For each line below that includes the word "part", make a copy.

_Data provided_
==================================================

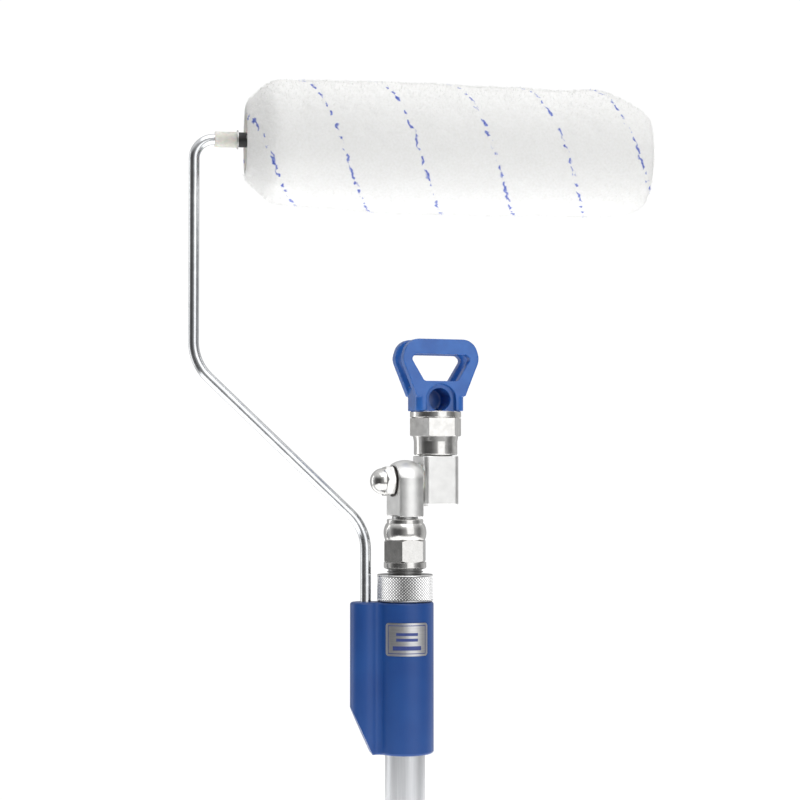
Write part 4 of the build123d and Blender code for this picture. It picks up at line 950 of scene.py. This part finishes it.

==================================================

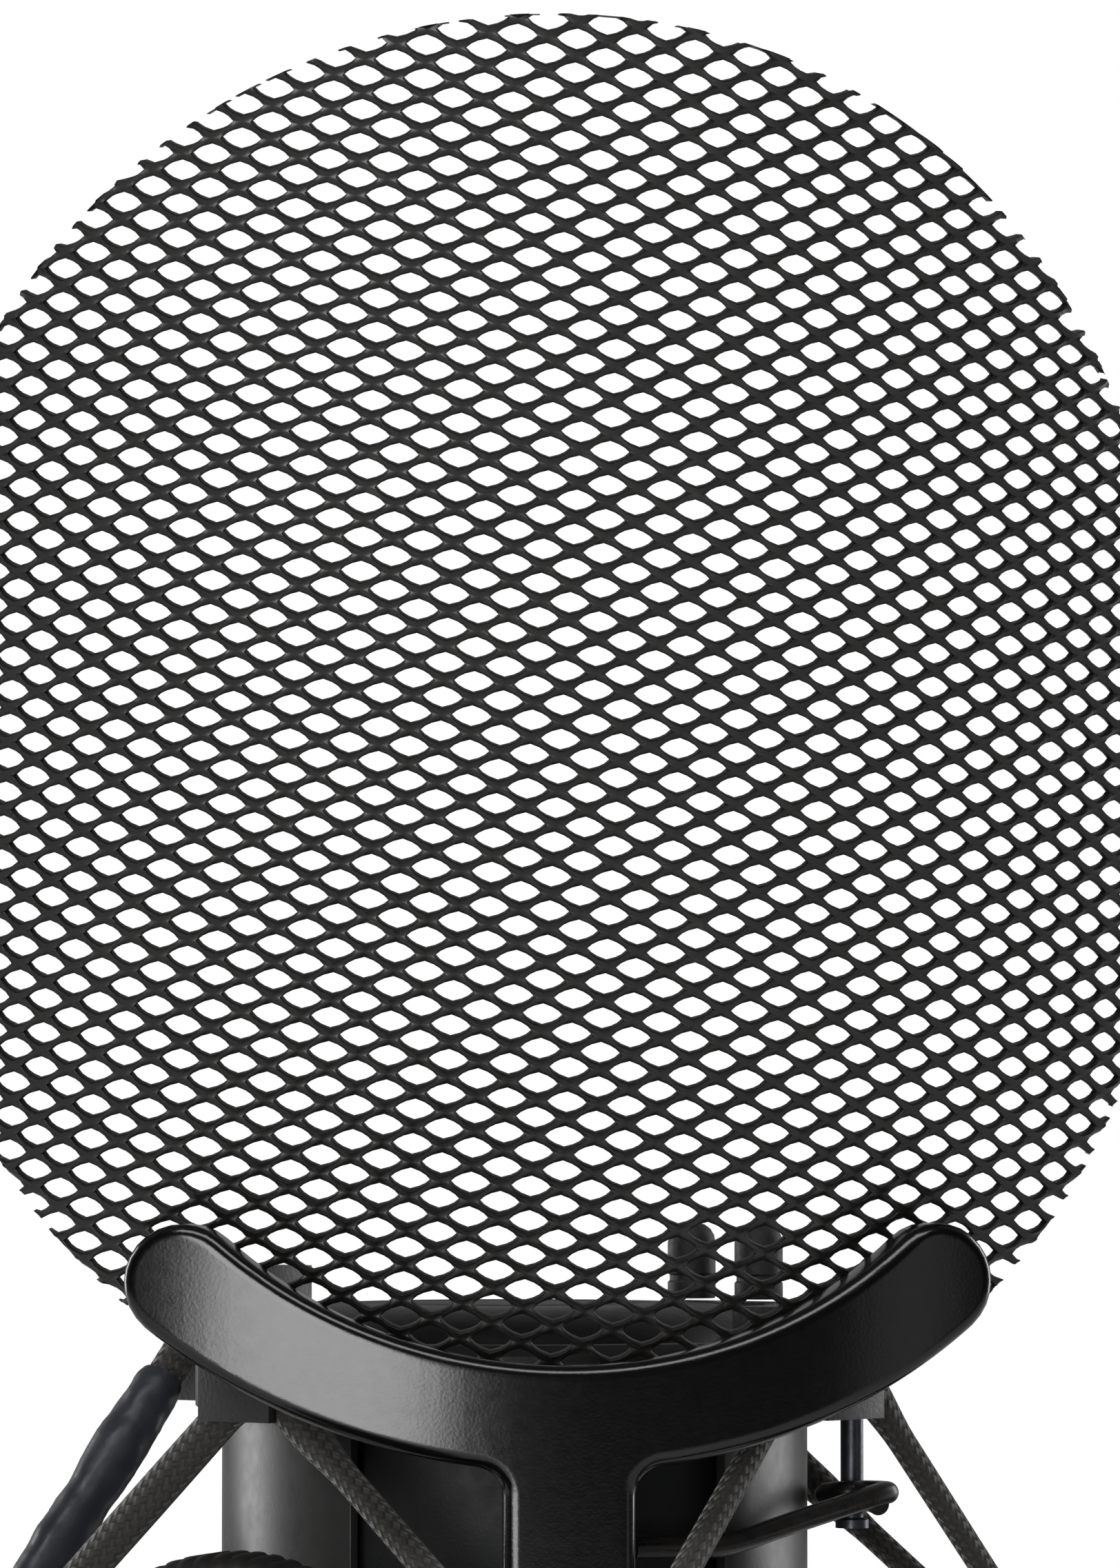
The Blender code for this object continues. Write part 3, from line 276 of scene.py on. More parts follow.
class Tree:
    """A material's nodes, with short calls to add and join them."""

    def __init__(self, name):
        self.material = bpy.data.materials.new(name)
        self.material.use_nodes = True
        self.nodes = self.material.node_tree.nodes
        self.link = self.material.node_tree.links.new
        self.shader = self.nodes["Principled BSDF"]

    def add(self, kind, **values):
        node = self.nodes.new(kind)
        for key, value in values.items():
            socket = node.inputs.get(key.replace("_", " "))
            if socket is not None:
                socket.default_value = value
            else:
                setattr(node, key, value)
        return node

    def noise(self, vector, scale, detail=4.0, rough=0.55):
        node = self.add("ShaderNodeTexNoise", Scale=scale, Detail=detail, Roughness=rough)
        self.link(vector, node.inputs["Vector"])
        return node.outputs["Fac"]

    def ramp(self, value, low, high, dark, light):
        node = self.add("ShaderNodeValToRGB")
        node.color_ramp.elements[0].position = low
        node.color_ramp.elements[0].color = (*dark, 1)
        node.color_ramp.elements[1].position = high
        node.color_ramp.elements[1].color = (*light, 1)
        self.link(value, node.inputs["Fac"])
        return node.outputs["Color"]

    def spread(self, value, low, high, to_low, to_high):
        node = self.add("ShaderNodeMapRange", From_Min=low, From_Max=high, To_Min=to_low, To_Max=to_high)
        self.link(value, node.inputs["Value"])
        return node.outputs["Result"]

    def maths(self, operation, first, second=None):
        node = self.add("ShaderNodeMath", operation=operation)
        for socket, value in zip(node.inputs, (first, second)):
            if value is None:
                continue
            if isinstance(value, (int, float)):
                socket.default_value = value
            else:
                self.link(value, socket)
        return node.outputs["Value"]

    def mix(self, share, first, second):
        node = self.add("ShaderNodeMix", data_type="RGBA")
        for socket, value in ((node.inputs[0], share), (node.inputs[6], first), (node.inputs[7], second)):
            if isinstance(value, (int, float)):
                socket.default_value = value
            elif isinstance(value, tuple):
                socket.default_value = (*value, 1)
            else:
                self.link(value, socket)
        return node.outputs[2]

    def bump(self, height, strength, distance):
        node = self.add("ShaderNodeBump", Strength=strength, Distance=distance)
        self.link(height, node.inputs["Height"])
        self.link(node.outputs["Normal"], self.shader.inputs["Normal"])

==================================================

_Solution for this exercise_
Write part 4 of the build123d and Blender code for this picture. It picks up at line 950 of scene.py. This part finishes it.
The Blender code for this object continues. Write part 3, from line 276 of scene.py on. More parts follow.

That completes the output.